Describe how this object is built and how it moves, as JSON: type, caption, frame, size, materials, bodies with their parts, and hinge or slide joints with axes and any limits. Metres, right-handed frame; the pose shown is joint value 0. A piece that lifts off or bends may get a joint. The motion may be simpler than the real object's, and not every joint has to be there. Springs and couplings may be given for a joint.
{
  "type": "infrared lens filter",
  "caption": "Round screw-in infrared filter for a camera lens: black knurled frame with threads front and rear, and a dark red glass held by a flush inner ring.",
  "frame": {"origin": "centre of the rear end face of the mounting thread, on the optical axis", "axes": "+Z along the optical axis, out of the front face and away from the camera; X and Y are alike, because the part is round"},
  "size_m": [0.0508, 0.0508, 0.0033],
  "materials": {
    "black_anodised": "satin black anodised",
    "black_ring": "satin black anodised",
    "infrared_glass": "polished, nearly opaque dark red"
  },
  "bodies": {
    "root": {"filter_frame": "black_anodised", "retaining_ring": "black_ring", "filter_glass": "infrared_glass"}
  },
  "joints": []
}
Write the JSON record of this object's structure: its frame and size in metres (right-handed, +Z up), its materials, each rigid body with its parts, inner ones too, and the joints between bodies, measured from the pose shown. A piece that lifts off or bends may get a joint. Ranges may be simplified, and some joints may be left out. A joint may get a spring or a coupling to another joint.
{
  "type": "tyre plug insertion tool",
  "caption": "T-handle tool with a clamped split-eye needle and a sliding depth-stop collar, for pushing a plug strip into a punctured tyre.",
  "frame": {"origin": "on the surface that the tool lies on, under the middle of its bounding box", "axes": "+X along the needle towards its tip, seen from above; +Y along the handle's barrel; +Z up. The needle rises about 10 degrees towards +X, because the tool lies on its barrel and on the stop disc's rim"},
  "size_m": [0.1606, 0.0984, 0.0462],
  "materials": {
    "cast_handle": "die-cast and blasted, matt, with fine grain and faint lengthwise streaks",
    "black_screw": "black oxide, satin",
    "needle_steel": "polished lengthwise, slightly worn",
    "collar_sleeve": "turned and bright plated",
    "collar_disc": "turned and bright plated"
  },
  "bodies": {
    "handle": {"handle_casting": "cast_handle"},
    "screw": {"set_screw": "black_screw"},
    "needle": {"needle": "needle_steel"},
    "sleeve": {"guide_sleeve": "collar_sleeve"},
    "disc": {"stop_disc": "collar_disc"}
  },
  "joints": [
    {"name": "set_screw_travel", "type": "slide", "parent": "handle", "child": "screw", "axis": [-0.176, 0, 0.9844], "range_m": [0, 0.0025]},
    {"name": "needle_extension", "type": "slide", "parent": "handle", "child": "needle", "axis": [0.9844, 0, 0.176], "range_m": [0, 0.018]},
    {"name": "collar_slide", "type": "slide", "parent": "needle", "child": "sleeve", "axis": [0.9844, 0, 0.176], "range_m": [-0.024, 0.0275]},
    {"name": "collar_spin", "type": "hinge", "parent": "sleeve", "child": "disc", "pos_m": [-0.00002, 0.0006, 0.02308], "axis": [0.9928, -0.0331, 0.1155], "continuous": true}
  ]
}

* * * *

OBJECTIVE:
Each line in the material above must be retyped without alteration.

OUTPUT:
Describe how this object is built and how it moves, as JSON: type, caption, frame, size, materials, bodies with their parts, and hinge or slide joints with axes and any limits. Metres, right-handed frame; the pose shown is joint value 0. A piece that lifts off or bends may get a joint. The motion may be simpler than the real object's, and not every joint has to be there. Springs and couplings may be given for a joint.
{
  "type": "infrared lens filter",
  "caption": "Round screw-in infrared filter for a camera lens: black knurled frame with threads front and rear, and a dark red glass held by a flush inner ring.",
  "frame": {"origin": "centre of the rear end face of the mounting thread, on the optical axis", "axes": "+Z along the optical axis, out of the front face and away from the camera; X and Y are alike, because the part is round"},
  "size_m": [0.0508, 0.0508, 0.0033],
  "materials": {
    "black_anodised": "satin black anodised",
    "black_ring": "satin black anodised",
    "infrared_glass": "polished, nearly opaque dark red"
  },
  "bodies": {
    "root": {"filter_frame": "black_anodised", "retaining_ring": "black_ring", "filter_glass": "infrared_glass"}
  },
  "joints": []
}
Write the JSON record of this object's structure: its frame and size in metres (right-handed, +Z up), its materials, each rigid body with its parts, inner ones too, and the joints between bodies, measured from the pose shown. A piece that lifts off or bends may get a joint. Ranges may be simplified, and some joints may be left out. A joint may get a spring or a coupling to another joint.
{
  "type": "tyre plug insertion tool",
  "caption": "T-handle tool with a clamped split-eye needle and a sliding depth-stop collar, for pushing a plug strip into a punctured tyre.",
  "frame": {"origin": "on the surface that the tool lies on, under the middle of its bounding box", "axes": "+X along the needle towards its tip, seen from above; +Y along the handle's barrel; +Z up. The needle rises about 10 degrees towards +X, because the tool lies on its barrel and on the stop disc's rim"},
  "size_m": [0.1606, 0.0984, 0.0462],
  "materials": {
    "cast_handle": "die-cast and blasted, matt, with fine grain and faint lengthwise streaks",
    "black_screw": "black oxide, satin",
    "needle_steel": "polished lengthwise, slightly worn",
    "collar_sleeve": "turned and bright plated",
    "collar_disc": "turned and bright plated"
  },
  "bodies": {
    "handle": {"handle_casting": "cast_handle"},
    "screw": {"set_screw": "black_screw"},
    "needle": {"needle": "needle_steel"},
    "sleeve": {"guide_sleeve": "collar_sleeve"},
    "disc": {"stop_disc": "collar_disc"}
  },
  "joints": [
    {"name": "set_screw_travel", "type": "slide", "parent": "handle", "child": "screw", "axis": [-0.176, 0, 0.9844], "range_m": [0, 0.0025]},
    {"name": "needle_extension", "type": "slide", "parent": "handle", "child": "needle", "axis": [0.9844, 0, 0.176], "range_m": [0, 0.018]},
    {"name": "collar_slide", "type": "slide", "parent": "needle", "child": "sleeve", "axis": [0.9844, 0, 0.176], "range_m": [-0.024, 0.0275]},
    {"name": "collar_spin", "type": "hinge", "parent": "sleeve", "child": "disc", "pos_m": [-0.00002, 0.0006, 0.02308], "axis": [0.9928, -0.0331, 0.1155], "continuous": true}
  ]
}